A standard meta-analytical effect synthesis will compute a synthesized effect by taking a weighted average where the weights are functions, either in part or in their totality, of the inverses of the estimated variances. That is, weights will be close or equal to $latex 1/\hat v_1$ and $latex 1/\hat v_2$. Of course, if $latex \tau_1 = \tau_2 = \tau$, then this inverse variance weighted mean is asymptotic variance-minimizing estimator for $latex \tau$. This is the classic minimum distance estimation result. The canonical econometrics reference for the optimality of inverse variance weighted estimator for general problems is Hansen (1982) [link], although it is covered in any graduate econometrics textbook.

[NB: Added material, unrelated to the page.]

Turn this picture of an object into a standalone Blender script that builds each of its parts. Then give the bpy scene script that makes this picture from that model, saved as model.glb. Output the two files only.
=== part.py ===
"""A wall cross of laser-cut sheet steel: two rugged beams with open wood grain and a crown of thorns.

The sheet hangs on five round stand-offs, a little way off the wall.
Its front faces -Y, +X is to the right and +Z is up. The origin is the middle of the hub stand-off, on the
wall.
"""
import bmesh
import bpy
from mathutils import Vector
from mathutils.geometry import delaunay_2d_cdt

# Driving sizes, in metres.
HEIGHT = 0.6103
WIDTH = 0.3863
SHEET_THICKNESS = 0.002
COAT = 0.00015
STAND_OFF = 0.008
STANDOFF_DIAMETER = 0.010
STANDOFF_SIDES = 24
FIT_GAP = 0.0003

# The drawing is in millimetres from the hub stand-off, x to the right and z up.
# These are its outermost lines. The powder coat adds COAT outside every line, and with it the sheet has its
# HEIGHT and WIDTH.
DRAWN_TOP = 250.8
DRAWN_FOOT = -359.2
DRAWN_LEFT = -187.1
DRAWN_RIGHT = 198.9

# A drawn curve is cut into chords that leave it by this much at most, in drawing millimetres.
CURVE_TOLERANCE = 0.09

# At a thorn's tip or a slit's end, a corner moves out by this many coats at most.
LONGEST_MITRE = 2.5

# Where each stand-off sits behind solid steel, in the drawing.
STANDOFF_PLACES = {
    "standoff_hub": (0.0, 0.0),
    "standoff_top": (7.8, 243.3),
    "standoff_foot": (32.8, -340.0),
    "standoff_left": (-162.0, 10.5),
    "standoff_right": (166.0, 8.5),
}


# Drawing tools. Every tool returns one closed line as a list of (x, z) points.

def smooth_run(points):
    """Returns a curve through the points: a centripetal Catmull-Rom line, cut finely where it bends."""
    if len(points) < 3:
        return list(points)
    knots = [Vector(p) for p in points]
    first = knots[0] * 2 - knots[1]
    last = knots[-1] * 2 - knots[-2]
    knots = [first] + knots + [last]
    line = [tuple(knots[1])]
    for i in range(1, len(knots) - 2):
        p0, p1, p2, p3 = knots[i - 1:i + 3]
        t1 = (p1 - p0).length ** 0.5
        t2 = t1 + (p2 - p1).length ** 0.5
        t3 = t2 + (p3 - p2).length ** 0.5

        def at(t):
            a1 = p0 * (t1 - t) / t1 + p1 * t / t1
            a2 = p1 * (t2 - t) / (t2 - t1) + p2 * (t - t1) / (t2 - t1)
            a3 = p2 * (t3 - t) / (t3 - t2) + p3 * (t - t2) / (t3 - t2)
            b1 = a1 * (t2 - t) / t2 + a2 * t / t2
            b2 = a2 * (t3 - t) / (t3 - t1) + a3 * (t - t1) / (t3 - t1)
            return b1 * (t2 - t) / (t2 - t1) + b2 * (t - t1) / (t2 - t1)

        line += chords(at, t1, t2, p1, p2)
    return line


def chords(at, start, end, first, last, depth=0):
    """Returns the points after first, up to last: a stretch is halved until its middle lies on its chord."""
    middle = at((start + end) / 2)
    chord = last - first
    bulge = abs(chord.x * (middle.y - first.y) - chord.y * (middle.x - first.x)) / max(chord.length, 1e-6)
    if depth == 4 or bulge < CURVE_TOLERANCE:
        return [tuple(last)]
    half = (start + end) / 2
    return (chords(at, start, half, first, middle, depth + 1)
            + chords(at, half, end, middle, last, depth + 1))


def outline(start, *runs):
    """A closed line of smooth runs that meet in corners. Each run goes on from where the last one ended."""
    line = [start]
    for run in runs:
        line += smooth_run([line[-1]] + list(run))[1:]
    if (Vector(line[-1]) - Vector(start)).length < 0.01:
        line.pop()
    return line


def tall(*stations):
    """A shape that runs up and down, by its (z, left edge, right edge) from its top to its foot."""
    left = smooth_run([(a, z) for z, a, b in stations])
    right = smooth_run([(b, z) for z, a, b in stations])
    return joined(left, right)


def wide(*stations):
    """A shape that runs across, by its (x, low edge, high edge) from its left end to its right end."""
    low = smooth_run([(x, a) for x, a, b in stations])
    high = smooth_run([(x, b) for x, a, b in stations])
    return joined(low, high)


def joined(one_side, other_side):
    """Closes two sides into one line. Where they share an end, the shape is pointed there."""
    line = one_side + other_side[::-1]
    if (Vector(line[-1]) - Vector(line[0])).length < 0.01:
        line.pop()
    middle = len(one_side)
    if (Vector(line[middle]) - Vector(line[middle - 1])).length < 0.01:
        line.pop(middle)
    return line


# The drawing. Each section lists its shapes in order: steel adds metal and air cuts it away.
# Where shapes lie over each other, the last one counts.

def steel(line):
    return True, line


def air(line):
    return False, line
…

But what if there is no reason to assume $latex \tau_1 = \tau_2 = \tau$? Then, how should we interpret the inverse variance weighted mean, which for finite samples would tend to give more weight to $latex \hat \tau_2$? Perhaps one could interpret it in Bayesian terms. From a frequentist perspective though, which would try to relate this to stable population parameters, it seems to be interpretable only as “a good estimate of what you get when you compute the inverse variance weighted mean from the results of these two experiments,” which of course gets us nowhere.

Now, I know that meta-analysis textbooks talk about how, when it doesn’t make sense to assume assume $latex \tau_1 = \tau_2$, one should seek to explain the heterogeneity rather than produce synthesized effects. But the standard approaches for doing so rely on assumptions of conditional exchangeability— that is, replacing $latex \tau_1 = \tau_2$ with $latex \tau_1(x) = \tau_2(x)$, where these are effects for subpopulations defined by a covariate profile $latex x$. Then, we effectively apply the same minimum distance estimation logic, using inverse variance weighting to compute the $latex \tau_2(x)$, most typically with an inverse variance weighted linear regression on the components of $latex x$. The modeling assumptions are barely any weaker than what one assumes to produce the synthesized estimate. So does this really make any sense either?

It seems pretty clear to me that the meta-analysis literature is in need of a “credibility revolution” along the same lines as we’ve seen in the broader causal inference literature. That means (i) thinking harder about the estimands that are the focus of the analysis, (ii) entertaining an assumption of rampant effect heterogeneity, and (iii) understanding the properties and robustness of estimators under (likely) misspecification of the relationship between variables that characterize the populations we study (the $latex X_j$s for populations indexed by $latex j$) and the estimates we obtain from them (the $latex \hat \tau_j$’s).

*Edited based on Winston’s corrections!